▶ Exercise directions: Repeat only the lines from the line containing "Write part 4" through the line containing "return 0.5 *", both included, exactly as they stand.

## begin

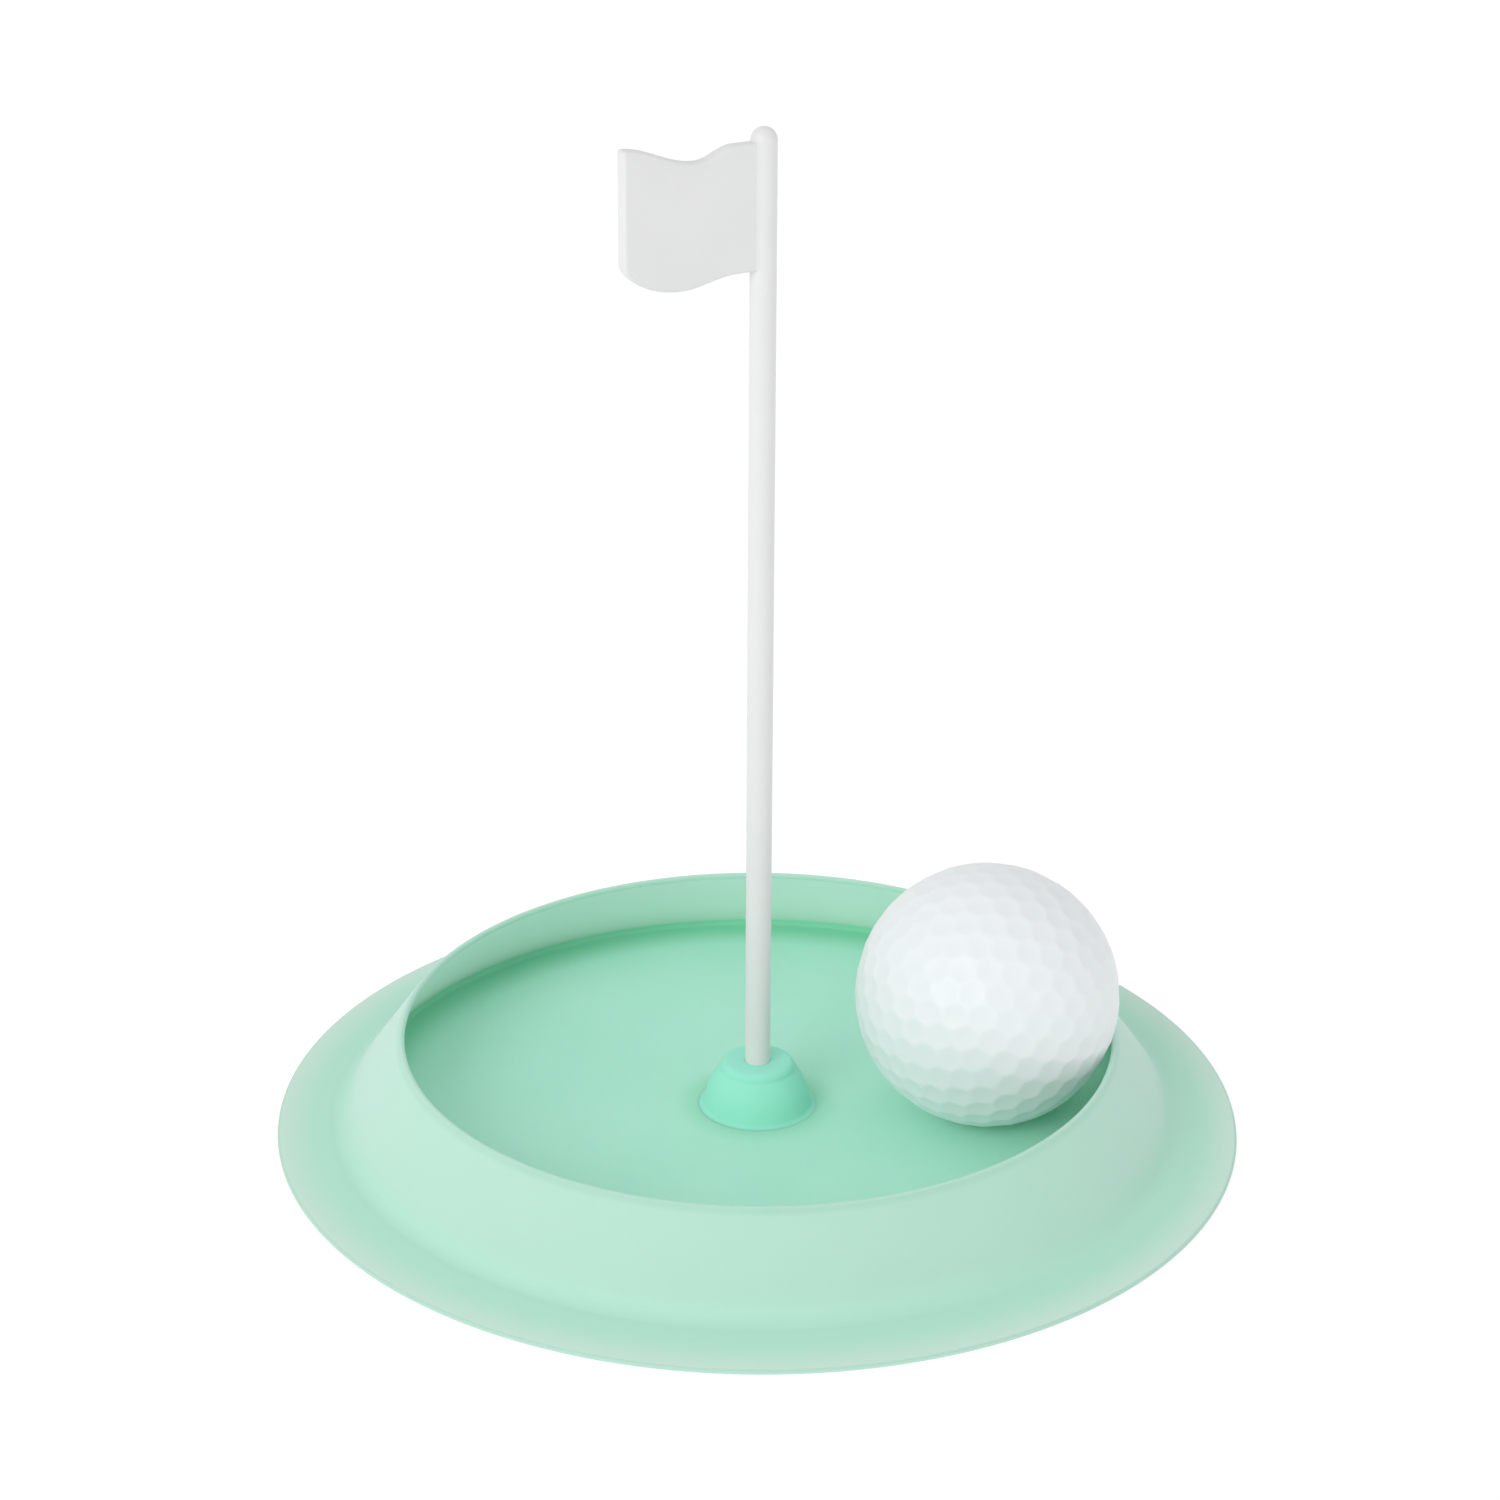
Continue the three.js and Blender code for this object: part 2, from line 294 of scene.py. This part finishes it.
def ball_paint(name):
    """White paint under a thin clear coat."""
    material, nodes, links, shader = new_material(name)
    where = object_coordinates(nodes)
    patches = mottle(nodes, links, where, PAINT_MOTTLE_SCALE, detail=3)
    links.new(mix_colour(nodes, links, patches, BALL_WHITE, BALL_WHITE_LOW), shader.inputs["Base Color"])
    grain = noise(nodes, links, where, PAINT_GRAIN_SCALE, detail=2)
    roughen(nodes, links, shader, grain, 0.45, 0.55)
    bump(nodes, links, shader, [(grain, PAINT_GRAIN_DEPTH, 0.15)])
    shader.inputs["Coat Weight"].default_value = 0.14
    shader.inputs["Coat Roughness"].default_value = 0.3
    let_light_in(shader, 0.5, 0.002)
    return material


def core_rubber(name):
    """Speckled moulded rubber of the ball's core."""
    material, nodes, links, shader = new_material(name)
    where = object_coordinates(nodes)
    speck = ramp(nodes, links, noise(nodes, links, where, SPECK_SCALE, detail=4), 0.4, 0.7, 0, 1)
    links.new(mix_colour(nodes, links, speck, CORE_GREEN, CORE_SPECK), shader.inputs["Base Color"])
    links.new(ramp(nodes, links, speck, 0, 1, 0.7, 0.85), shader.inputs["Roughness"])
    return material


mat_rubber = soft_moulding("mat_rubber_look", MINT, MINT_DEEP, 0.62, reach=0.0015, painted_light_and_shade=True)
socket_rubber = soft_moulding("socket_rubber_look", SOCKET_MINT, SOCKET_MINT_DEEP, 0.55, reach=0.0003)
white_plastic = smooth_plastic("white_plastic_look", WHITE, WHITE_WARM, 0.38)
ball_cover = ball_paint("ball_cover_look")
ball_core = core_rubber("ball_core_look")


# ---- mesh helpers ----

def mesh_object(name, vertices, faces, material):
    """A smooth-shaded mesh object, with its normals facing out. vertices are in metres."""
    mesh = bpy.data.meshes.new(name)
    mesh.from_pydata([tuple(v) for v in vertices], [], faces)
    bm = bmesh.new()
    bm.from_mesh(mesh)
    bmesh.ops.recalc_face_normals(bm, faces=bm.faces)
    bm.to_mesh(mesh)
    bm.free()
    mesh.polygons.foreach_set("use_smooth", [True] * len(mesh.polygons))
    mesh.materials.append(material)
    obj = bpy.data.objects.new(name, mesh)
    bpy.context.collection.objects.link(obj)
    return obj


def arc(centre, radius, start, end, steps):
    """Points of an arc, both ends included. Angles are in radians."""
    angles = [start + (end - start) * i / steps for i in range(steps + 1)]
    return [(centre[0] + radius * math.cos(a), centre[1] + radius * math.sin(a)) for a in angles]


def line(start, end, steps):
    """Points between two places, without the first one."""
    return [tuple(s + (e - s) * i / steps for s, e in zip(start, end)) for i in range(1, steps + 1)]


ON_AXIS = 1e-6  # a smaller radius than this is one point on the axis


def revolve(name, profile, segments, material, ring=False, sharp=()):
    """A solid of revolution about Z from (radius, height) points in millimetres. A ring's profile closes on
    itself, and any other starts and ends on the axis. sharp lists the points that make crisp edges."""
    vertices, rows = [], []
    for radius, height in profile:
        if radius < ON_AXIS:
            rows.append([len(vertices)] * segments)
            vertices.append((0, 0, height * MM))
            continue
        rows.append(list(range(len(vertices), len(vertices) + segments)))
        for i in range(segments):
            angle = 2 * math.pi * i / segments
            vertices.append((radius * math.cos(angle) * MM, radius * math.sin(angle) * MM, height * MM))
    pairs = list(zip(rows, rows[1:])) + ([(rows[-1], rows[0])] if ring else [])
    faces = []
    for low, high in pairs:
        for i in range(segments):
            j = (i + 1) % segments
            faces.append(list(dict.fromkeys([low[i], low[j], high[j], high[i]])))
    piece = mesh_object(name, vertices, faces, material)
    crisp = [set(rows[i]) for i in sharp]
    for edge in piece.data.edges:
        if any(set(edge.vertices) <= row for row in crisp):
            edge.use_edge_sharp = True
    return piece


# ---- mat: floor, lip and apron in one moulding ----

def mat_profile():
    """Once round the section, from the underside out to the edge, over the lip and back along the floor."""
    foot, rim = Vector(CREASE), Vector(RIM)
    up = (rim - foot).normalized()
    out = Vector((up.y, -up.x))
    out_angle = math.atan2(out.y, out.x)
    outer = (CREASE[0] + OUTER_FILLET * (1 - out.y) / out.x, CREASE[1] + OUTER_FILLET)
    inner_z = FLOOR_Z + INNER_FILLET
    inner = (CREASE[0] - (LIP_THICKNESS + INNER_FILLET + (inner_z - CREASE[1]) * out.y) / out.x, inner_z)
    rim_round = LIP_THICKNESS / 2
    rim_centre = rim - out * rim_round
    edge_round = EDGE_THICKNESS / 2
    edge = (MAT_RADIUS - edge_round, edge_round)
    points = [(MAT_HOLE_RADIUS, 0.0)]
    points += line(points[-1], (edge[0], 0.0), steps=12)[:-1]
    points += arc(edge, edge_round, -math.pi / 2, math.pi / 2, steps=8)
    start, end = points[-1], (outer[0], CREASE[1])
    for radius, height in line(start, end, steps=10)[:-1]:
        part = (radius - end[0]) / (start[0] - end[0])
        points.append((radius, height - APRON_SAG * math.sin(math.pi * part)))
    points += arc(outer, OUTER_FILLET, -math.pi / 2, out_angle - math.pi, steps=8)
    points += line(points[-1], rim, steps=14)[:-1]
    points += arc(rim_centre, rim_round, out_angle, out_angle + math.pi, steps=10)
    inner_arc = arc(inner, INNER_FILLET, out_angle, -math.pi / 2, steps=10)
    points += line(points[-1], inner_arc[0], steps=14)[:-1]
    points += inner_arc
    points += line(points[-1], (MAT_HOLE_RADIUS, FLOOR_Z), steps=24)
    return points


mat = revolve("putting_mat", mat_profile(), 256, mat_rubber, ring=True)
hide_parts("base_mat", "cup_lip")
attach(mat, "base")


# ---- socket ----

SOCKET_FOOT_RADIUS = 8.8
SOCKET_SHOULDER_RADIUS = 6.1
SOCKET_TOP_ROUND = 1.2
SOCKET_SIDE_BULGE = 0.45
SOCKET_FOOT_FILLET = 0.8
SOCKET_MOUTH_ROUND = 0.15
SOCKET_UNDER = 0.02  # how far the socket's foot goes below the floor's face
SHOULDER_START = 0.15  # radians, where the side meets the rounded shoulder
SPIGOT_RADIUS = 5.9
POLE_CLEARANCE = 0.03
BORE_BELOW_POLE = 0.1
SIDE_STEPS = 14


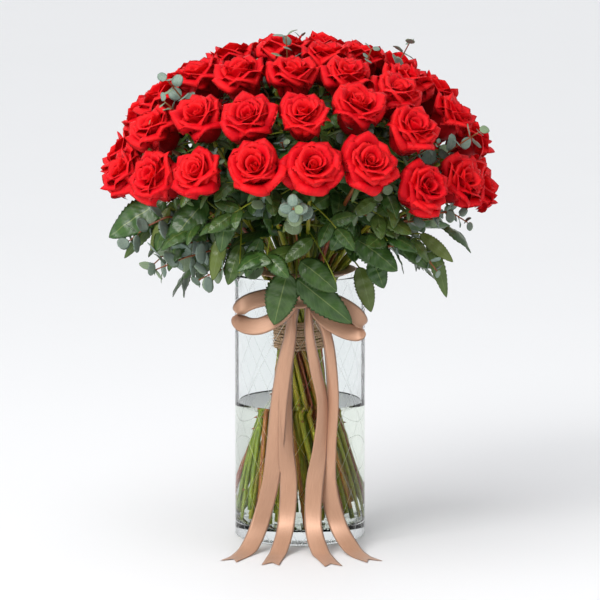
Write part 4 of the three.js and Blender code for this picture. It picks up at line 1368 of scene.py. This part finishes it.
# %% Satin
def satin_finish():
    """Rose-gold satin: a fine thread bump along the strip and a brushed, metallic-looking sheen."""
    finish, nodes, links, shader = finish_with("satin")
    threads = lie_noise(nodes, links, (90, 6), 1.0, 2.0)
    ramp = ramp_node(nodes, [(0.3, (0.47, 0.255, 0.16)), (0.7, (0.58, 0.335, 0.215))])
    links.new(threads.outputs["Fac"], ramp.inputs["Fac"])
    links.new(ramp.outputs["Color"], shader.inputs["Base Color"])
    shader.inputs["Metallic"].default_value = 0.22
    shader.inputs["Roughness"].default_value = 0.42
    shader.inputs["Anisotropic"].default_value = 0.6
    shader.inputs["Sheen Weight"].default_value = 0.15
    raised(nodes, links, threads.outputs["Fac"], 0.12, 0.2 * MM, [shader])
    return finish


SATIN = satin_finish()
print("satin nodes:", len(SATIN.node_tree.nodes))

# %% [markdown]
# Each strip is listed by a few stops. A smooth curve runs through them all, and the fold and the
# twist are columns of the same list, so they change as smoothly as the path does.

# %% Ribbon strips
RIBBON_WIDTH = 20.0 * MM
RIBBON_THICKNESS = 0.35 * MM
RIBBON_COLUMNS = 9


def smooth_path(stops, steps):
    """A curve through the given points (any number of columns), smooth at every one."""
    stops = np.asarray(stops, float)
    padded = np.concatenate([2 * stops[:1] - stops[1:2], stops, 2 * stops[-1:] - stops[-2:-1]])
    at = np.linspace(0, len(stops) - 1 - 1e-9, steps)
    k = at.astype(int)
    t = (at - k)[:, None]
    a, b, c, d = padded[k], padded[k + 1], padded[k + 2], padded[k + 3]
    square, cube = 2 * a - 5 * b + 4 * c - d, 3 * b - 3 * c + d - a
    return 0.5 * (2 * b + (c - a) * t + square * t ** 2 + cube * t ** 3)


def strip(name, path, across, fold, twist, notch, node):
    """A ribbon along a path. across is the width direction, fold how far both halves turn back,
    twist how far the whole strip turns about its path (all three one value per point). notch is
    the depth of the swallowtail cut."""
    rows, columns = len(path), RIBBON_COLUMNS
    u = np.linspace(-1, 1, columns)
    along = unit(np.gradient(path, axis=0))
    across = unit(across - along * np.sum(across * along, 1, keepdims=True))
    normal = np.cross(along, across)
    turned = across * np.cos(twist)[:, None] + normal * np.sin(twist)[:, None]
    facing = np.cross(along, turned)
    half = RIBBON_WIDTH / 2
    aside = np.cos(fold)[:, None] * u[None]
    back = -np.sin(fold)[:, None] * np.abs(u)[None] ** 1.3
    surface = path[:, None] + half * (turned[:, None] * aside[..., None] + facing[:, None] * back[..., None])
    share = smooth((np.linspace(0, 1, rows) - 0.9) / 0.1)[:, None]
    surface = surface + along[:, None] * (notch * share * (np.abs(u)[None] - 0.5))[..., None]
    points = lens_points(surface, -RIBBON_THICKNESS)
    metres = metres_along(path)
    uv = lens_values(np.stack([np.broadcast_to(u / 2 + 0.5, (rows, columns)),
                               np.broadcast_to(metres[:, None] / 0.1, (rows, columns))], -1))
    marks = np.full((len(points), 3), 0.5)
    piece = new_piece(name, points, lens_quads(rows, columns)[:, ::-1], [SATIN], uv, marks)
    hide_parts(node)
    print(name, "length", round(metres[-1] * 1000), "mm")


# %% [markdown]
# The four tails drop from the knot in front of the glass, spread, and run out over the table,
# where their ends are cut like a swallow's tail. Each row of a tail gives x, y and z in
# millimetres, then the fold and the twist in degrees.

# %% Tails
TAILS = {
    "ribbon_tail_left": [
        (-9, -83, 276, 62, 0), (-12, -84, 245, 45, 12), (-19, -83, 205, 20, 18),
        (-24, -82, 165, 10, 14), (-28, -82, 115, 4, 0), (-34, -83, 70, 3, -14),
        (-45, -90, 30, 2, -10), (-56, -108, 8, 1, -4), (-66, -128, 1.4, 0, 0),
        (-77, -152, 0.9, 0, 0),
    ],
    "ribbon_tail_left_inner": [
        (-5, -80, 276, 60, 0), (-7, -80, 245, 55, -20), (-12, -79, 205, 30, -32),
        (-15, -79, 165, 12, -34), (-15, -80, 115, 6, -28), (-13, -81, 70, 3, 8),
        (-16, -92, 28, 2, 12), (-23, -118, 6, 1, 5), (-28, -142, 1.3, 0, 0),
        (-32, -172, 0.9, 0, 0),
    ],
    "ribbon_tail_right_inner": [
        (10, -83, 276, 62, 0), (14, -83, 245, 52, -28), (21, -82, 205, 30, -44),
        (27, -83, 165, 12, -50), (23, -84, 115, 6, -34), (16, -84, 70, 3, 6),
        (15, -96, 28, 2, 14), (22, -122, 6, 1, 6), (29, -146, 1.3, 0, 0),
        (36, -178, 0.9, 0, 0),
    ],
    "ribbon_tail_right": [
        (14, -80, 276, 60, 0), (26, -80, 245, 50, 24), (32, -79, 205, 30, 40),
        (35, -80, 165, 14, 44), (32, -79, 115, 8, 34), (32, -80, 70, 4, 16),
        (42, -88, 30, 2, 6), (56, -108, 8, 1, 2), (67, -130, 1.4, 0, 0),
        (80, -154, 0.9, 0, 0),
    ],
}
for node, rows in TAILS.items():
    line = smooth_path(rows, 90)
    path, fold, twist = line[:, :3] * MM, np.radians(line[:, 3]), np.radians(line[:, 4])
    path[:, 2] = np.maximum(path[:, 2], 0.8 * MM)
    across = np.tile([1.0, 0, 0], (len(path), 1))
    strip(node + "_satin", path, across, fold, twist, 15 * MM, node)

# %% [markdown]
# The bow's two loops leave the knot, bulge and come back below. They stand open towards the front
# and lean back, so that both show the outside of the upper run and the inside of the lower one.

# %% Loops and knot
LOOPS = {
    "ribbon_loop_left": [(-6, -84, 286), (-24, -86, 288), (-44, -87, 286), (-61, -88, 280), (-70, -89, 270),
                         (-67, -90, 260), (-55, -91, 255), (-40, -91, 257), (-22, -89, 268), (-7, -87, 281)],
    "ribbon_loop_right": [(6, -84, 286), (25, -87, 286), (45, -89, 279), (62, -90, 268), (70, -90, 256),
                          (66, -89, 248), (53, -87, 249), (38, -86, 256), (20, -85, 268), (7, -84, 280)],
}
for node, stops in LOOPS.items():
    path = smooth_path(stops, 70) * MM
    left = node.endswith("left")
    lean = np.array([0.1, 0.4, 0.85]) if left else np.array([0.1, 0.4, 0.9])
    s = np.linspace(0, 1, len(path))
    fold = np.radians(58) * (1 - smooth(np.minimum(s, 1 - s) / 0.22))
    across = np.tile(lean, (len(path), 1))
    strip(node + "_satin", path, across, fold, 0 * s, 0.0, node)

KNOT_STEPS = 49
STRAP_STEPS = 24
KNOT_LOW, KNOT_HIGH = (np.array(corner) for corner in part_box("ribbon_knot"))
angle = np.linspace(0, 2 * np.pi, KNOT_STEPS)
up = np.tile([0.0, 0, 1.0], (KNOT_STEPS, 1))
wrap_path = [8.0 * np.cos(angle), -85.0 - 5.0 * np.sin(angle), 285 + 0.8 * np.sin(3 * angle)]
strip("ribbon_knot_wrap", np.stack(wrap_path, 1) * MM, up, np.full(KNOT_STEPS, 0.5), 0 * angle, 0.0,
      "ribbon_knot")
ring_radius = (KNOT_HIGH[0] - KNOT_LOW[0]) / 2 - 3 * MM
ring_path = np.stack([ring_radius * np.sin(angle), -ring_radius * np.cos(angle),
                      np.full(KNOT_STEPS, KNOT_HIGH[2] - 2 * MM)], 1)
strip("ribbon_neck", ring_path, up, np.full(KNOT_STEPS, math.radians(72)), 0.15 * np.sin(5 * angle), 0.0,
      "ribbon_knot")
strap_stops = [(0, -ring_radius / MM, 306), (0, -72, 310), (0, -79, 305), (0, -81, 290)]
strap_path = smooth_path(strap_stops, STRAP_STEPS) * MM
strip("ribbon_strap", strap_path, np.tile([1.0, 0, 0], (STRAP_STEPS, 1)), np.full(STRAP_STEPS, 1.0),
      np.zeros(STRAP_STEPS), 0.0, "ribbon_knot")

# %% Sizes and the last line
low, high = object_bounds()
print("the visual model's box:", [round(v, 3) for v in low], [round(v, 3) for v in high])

## end

▶ Exercise solution:
Write part 4 of the three.js and Blender code for this picture. It picks up at line 1368 of scene.py. This part finishes it.
# %% Satin
def satin_finish():
    """Rose-gold satin: a fine thread bump along the strip and a brushed, metallic-looking sheen."""
    finish, nodes, links, shader = finish_with("satin")
    threads = lie_noise(nodes, links, (90, 6), 1.0, 2.0)
    ramp = ramp_node(nodes, [(0.3, (0.47, 0.255, 0.16)), (0.7, (0.58, 0.335, 0.215))])
    links.new(threads.outputs["Fac"], ramp.inputs["Fac"])
    links.new(ramp.outputs["Color"], shader.inputs["Base Color"])
    shader.inputs["Metallic"].default_value = 0.22
    shader.inputs["Roughness"].default_value = 0.42
    shader.inputs["Anisotropic"].default_value = 0.6
    shader.inputs["Sheen Weight"].default_value = 0.15
    raised(nodes, links, threads.outputs["Fac"], 0.12, 0.2 * MM, [shader])
    return finish


SATIN = satin_finish()
print("satin nodes:", len(SATIN.node_tree.nodes))

# %% [markdown]
# Each strip is listed by a few stops. A smooth curve runs through them all, and the fold and the
# twist are columns of the same list, so they change as smoothly as the path does.

# %% Ribbon strips
RIBBON_WIDTH = 20.0 * MM
RIBBON_THICKNESS = 0.35 * MM
RIBBON_COLUMNS = 9


def smooth_path(stops, steps):
    """A curve through the given points (any number of columns), smooth at every one."""
    stops = np.asarray(stops, float)
    padded = np.concatenate([2 * stops[:1] - stops[1:2], stops, 2 * stops[-1:] - stops[-2:-1]])
    at = np.linspace(0, len(stops) - 1 - 1e-9, steps)
    k = at.astype(int)
    t = (at - k)[:, None]
    a, b, c, d = padded[k], padded[k + 1], padded[k + 2], padded[k + 3]
    square, cube = 2 * a - 5 * b + 4 * c - d, 3 * b - 3 * c + d - a
    return 0.5 * (2 * b + (c - a) * t + square * t ** 2 + cube * t ** 3)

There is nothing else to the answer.